Desafiar el orden internacional, avanzar en objetivos territoriales en Ucrania y no quedar en total aislamiento sino ser parte de una salida negociada, puede ser menos de lo que Putin esperaba inicialmente, pero no se parece para nada a una derrota en toda la línea. Por eso, aunque los estrategas de la OTAN aspiran a que Rusia salga de la guerra mucho peor que como entró, la mancha de esta impugnación al orden imperialista por parte de una potencia “revisionista”, como la suelen definir los documentos de los think tanks occidentales por su ubicación contraria a Washington, que comparte con China, difícilmente pueda borrarse.
Un paso más hacia el enfrentamiento entre potencias
Si bien la guerra en Ucrania no es aún un choque militar directo entre grandes potencias, marca un peligroso acercamiento en ese sentido. Y así como aun en plena escalada EE. UU. no perdió de vista en ningún momento que el terreno donde se dirimen las cuestiones estratégicas cruciales para su dominio no se encuentra en el Este de Europa, sino en Asia, también Pekín observa con atención el desenvolvimiento de la guerra en Ucrania, con miras a lo que pueden ser los escenarios de un hipotético conflicto por Taiwán. Como señala Ho-Fung Hung en un reciente debate, cómo le va a Rusia en su desafío puede resultar definitorio para China en la hoja de ruta para pugnar por sus reivindicaciones respecto de Taiwán. La revitalización del bloque atlantista, a pesar de la endeblez y contradicciones que señalamos más arriba, es una advertencia para China y una señal favorable para EE. UU. con miras a esa disputa estratégica. El pasado viernes Xi Jinping fue advertido en una cumbre por video con la presidenta de la Comisión Europea, Ursula von der Leyen, y el titular del Consejo Europeo, Charles Michel, de que China recibiría represalias si ayuda a Moscú, a lo que el líder chino respondió exhortando a la UE a romper con “la mentalidad de la Guerra Fría” y actuar con independencia de EE. UU. Por supuesto, no está nada dicho, y mientras hay sectores “globalistas” en el establishment norteamericano que pugnan por este alineamiento, también, como resultado de esta guerra y los desbordes económicos que va a agravar, pueden revitalizarse los sectores más afines a la línea de Trump, que apuntaba a otra articulación –que buscaba incluso acercarse a Rusia– para ir contra China.

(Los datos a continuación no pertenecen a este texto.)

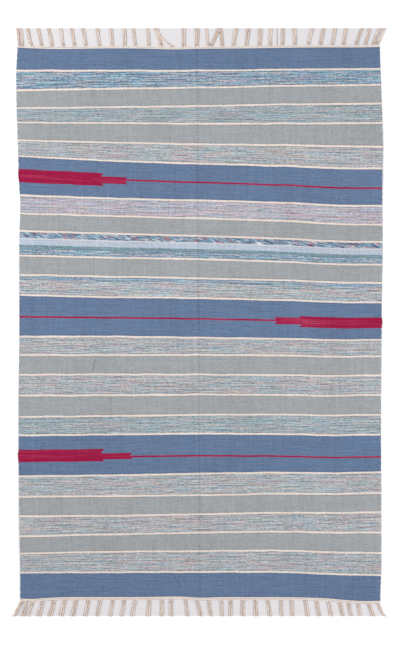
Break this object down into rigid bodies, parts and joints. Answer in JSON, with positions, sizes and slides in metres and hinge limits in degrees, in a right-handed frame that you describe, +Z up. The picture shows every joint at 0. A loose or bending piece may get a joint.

Volviendo entonces a la pregunta del comienzo, la tendencia al desorden mundial da un salto cualitativo con esta guerra. A pesar de las apariencias inmediatas, la revitalización del bloque atlantista no necesariamente tendrá larga vida. Lo que es seguro es que nos acercamos un paso más hacia los enfrentamientos para los cuales se viene preparando largamente el imperialismo norteamericano con la ascendente potencia oriental.
Nota:
[1] También están, sin embargo, quienes trazan la hipótesis de que el objetivo estuvo desde el comienzo acotado al Donbas, y la campaña más amplia estuvo dirigida a vencer la resistencia de Ucrania. Pero suena a una estrategia excesivamente costosa para objetivos relativamente limitados como esos, por más apetecibles que puedan resultar.